Son arrestation, le 16 novembre, à l’aéroport d’Alger, et le mandat de dépôt dans une unité pénitentiaire d’un hôpital de la capitale algérienne (contre lequel il a interjeté appel) viennent démentir le solide optimisme qui anime ses livres, où derrière la noirceur pointent toujours à l’horizon des réconciliations possibles. Ainsi, dans Abraham ou la cinquième alliance (Gallimard, 2020), s’ébauche le projet d’une harmonisation future entre les religions.
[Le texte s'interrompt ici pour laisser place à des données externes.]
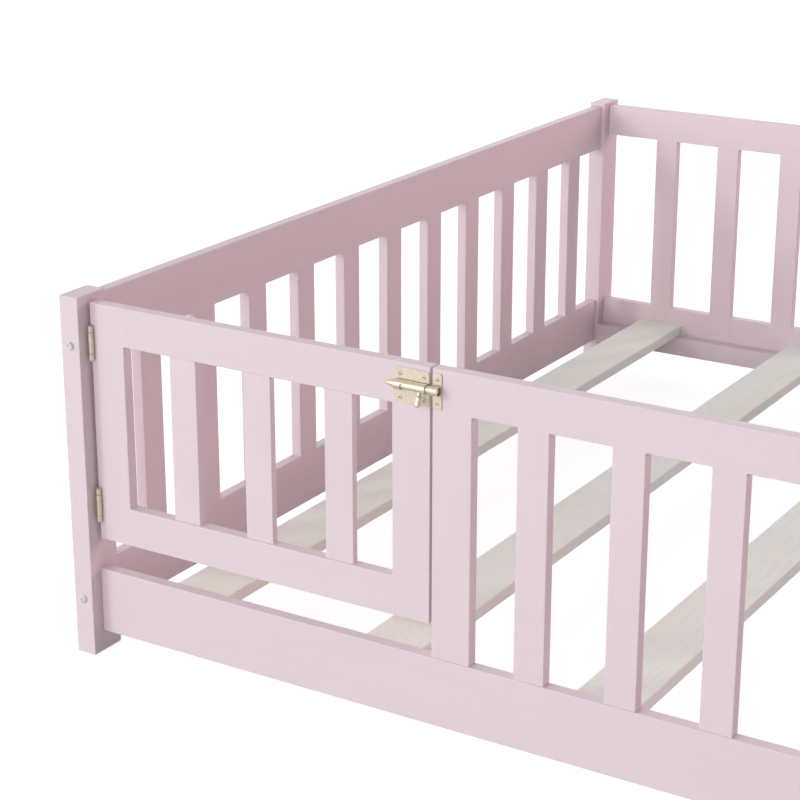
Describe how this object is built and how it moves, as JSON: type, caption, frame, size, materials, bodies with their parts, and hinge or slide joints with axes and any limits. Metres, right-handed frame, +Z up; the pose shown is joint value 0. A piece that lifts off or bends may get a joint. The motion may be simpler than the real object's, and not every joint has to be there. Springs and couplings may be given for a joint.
{
  "type": "toddler bed",
  "caption": "Low floor bed with a picket fence all round, a hinged front gate with a barrel latch, and raw pine slats.",
  "frame": {"origin": "bottom centre of the bed, on the floor midway between the four posts", "axes": "+X along the length of the bed, away from the gate end; +Y from the front fence with the gate to the back fence; +Z up"},
  "size_m": [1.9828, 1.4658, 0.47],
  "materials": {
    "painted_wood": "pale pink satin paint",
    "pine": "raw sanded pine",
    "brass_hardware": "pale polished brass plating",
    "bolt_steel": "satin champagne plating"
  },
  "bodies": {
    "bed_frame": {"post_front_left": "painted_wood", "post_front_right": "painted_wood", "post_rear_left": "painted_wood", "post_rear_right": "painted_wood", "end_fence_left": "painted_wood", "end_fence_right": "painted_wood", "back_fence": "painted_wood", "front_bottom_rail": "painted_wood", "front_fixed_fence": "painted_wood", "slat_cleat_front": "painted_wood", "slat_cleat_back": "painted_wood", "slat_1": "pine", "slat_2": "pine", "slat_3": "pine", "slat_4": "pine", "slat_5": "pine", "slat_6": "pine", "slat_7": "pine", "hinge_upper_post_leaf": "brass_hardware", "hinge_upper_pin": "brass_hardware", "hinge_lower_post_leaf": "brass_hardware", "hinge_lower_pin": "brass_hardware", "latch_keeper": "brass_hardware", "keeper_screw_1": "brass_hardware", "keeper_screw_2": "brass_hardware", "bolt_front_left_end_upper": "bolt_steel", "bolt_front_left_end_lower": "bolt_steel", "bolt_front_left_side_upper": "bolt_steel", "bolt_front_left_side_lower": "bolt_steel", "bolt_front_right_end_upper": "bolt_steel", "bolt_front_right_end_lower": "bolt_steel", "bolt_front_right_side_upper": "bolt_steel", "bolt_front_right_side_lower": "bolt_steel", "bolt_rear_left_end_upper": "bolt_steel", "bolt_rear_left_end_lower": "bolt_steel", "bolt_rear_left_side_upper": "bolt_steel", "bolt_rear_left_side_lower": "bolt_steel", "bolt_rear_right_end_upper": "bolt_steel", "bolt_rear_right_end_lower": "bolt_steel", "bolt_rear_right_side_upper": "bolt_steel", "bolt_rear_right_side_lower": "bolt_steel"},
    "gate": {"gate_hinge_stile": "painted_wood", "gate_latch_stile": "painted_wood", "gate_top_rail": "painted_wood", "gate_bottom_rail": "painted_wood", "gate_picket_1": "painted_wood", "gate_picket_2": "painted_wood", "gate_picket_3": "painted_wood", "hinge_upper_gate_leaf": "brass_hardware", "hinge_lower_gate_leaf": "brass_hardware", "latch_body": "brass_hardware", "latch_screw_1": "brass_hardware", "latch_screw_2": "brass_hardware", "latch_screw_3": "brass_hardware", "latch_screw_4": "brass_hardware"},
    "bolt": {"latch_bolt": "brass_hardware"},
    "knob": {"latch_knob": "brass_hardware"}
  },
  "joints": [
    {"name": "gate_swing", "type": "hinge", "parent": "bed_frame", "child": "gate", "pos_m": [-0.9543, -0.7153, 0.306], "axis": [0, 0, -1], "range_deg": [0, 120]},
    {"name": "latch_slide", "type": "slide", "parent": "gate", "child": "bolt", "axis": [-1, 0, 0], "range_m": [0, 0.021]},
    {"name": "latch_turn", "type": "hinge", "parent": "bolt", "child": "knob", "pos_m": [-0.4895, -0.71785, 0.437], "axis": [-1, 0, 0], "range_deg": [0, 35]}
  ]
}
Auteur d’expression et de culture françaises, Sansal s’était fait un devoir de rester en Algérie, vivant depuis la fin de ses études dans la ville universitaire de Boumerdès, à 45 kilomètres d’Alger, au sein d’un environnement relativement protégé. Mais cet opposant de toujours à l’islamisme, ce scientifique dont le dernier roman, Vivre. Le compte à rebours (Gallimard, 240 pages, 19 euros), paru en janvier, dépeint une Terre vouée à disparaître dans un trou noir, cet homme qui estime « qu’il n’y a plus rien à attendre des religions », constatait que même Boumerdès finissait par se couvrir de mosquées.

Ecrire de l’Algérie

Pour lui, écrire de l’Algérie a donné du sens à une parole que l’exil n’aurait fait qu’assourdir. Ce n’est que récemment qu’il a songé à s’installer en France, à l’instar de son ami l’écrivain et journaliste Kamel Daoud, récent Prix Goncourt pour Houris (Gallimard, 416 pages, 23 euros). « Dans les systèmes dictatoriaux, expliquait Sansal au Monde en 2018, l’individu est victime et acteur à la fois. On est soit acteur engagé, soit acteur par son silence, car le silence vaut approbation. La littérature algérienne des premières années de l’indépendance était tout entière construite sur des allusions. Une véritable censure administrative s’exerçait, et, au-delà, il y a eu des mises à mort, des exclusions… Les rêves d’évasion ne trouvaient jamais à se concrétiser, sauf à partir à l’étranger. » Mais « quand on peut s’attaquer à des tabous de la société, sur place, c’est formidable », s’empressait-il d’ajouter.